Pros
Colleagues and peers at the individual contributor level are incredible, inspiring, intelligent, and humble. The majority of the people at PA are super kind, well meaning and work hard. There is a lot of people who are overqualified and eager to grow and expand their skills. My colleagues were critical in my journey towards self improvement.
Cons
1. The favoritism is real. It is almost laughable how differently people are treated from individual to individual. If you are well liked by a handful of people who I would say operate as tyrants, then you are good to go. If those couple of people don’t like you for whatever arbitrary reason they’ve chosen, you are not going to grow or be treated as someone of value. It is really wrong to play with people’s careers like that. 2. The micromanagement is debilitating at times. We are all professionals, so to treat people like children and micromanage every aspect of their life is not the right strategy to achieve a happy workforce. Everyone is responsible enough to work unsupervised and freely, without feeling like there is always someone hovering over them questioning every decision. 3. Pay is actually not on par with the market at all. A Senior Analyst goes for about $100K minimum but PA wants to continue to pay low wages.

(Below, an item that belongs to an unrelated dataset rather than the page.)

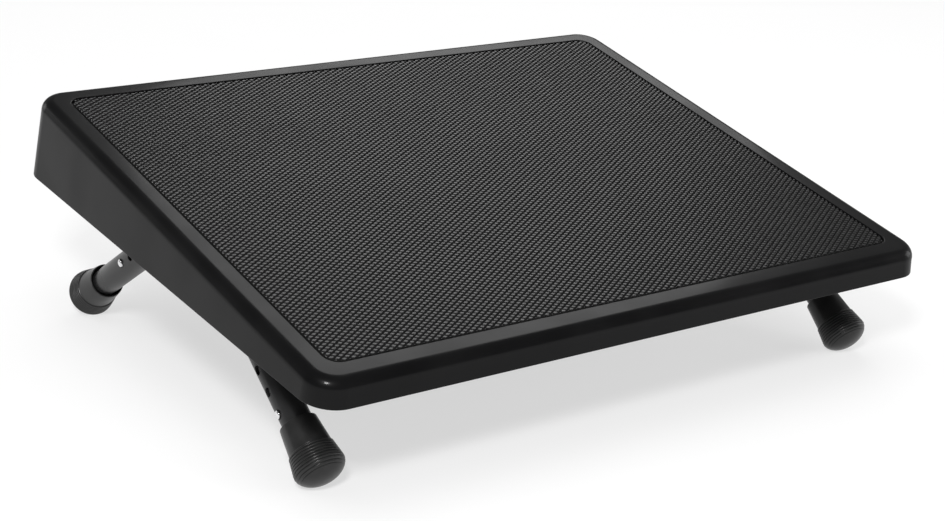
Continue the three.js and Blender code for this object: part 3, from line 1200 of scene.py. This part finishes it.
@dataclass
class PivotBearings:
    """The bushes on the cross tube, with the caps and screws that hold them from below."""

    bush_bore: float = 7.45 * MM
    bush_radius: float = 9.45 * MM
    flange_radius: float = 11.45 * MM
    half_width: float = 12.3 * MM
    flange_thickness: float = 1.5 * MM
    edge: float = 0.3 * MM
    cap_rounding: float = 0.6 * MM
    cap_flatness: float = math.radians(1)
    screw_y: float = 17.5 * MM
    shank_radius: float = 2 * MM
    head_radius: float = 4 * MM
    head_height: float = 2.4 * MM
    head_curve: Profile = ((1, 0), (0.4, 0.2), (0.1, 0.55), (0, 1))
    under_head: float = -4.6 * MM
    tip: float = 8.7 * MM
    tip_share: float = 0.3
    socket_radius: float = 1.7 * MM
    socket_depth: float = 1.3 * MM
    socket_sides: int = 6
    sides: int = 48

    def _bush(self) -> Piece:
        """A bush with a flange at each end, turned about Z.

        Returns:
            The bush, with its middle at the origin.
        """
        out, flange, edge = self.half_width + self.flange_thickness, self.flange_radius, self.edge
        half = (
            (self.bush_radius, 0.0),
            (self.bush_radius, self.half_width),
            (flange - edge, self.half_width),
            (flange, self.half_width + edge),
            (flange, out - edge),
            (flange - edge, out),
            (self.bush_bore + edge, out),
            (self.bush_bore, out - edge),
        )
        profile = [*half, *((radius, -height) for radius, height in reversed(half[1:]))]
        return turned("bush", profile, self.sides, ring=True)

    def _screw(self) -> Piece:
        """A pan-head screw that points up, with a six-sided socket.

        Returns:
            The screw, with the pivot's height at zero.
        """
        bottom = self.under_head - self.head_height
        crown = self.head_height / 2
        profile = [(self.head_radius - x * crown, bottom + y * crown) for x, y in self.head_curve]
        profile += [
            (self.head_radius, self.under_head - self.edge),
            (self.head_radius - self.edge, self.under_head),
            (self.shank_radius, self.under_head),
            (self.shank_radius, self.tip - self.shank_radius),
            (self.tip_share * self.shank_radius, self.tip),
        ]
        screw = turned("screw", profile, self.sides)
        steps = [(self.socket_radius, bottom + z) for z in (-MM, self.socket_depth)]
        cut(screw, turned("socket", steps, self.socket_sides))
        return screw

    def build(self, workshop: Workshop) -> None:
        """Makes both bearings.

        Args:
            workshop: What dresses and fixes its pieces.
        """
        bush, screw = self._bush(), self._screw()
        for side in Side:
            across = AT_REST @ shift(side.value * BEARING_X)
            ring = placed(bush, f"{side.word}_flanged_bush", across @ outboard(Side.RIGHT))
            workshop.fix(ring, NYLON, "platform", f"{side.word}_pivot_bush")
            node = f"{side.word}_bearing_cap"
            cap = copy_of_node(node, f"{side.word}_moulded_cap")
            with opened(cap):
                pick_all()
                bpy.ops.mesh.dissolve_limited(angle_limit=self.cap_flatness)
            soften(cap, self.cap_rounding)
            workshop.fix(cap, MOULDED_PLASTIC, "platform", node)
            for end in End:
                along = across @ shift(y=end.value * self.screw_y)
                fitted = placed(screw, f"{side.word}_pan_screw_{end.word}", along)
                node = f"{side.word}_cap_screw_{end.word}"
                workshop.fix(fitted, SCREW_STEEL, "platform", node)
        discard(bush, screw)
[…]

In fact, they are so unwilling to pay people what they’re worth that they’ve prioritized staffing the offshore office in India, instead of investing in resources for the US side of the business. 4. Shady/underhanded stuff is going on in the background constantly. People who refer employees don’t get their referral bonuses, others have their bonuses cut based on absolutely zero factual evidence. Everyone who is an upper level manager or above is incredibly willing to look the other way when sketchy things are going on because they don’t want to be the ones on the chopping block. 5. You will have to do two peoples jobs for the price of one because the company is so understaffed, unable to retain talent, and incapable of placing itself in an attractive enough light to attract new talent. 6. They will sell you dreams during your interview. Don’t fall for it. They say things like, we promote from within, but that is not the case. The company heavily relies on outside hires, despite having a vast pool of internal talent willing and able to move up in the company. 7. You can do so much better. I know you can. The dollars you’ll make here are not worth the emotional turmoil of dealing with these people, I promise.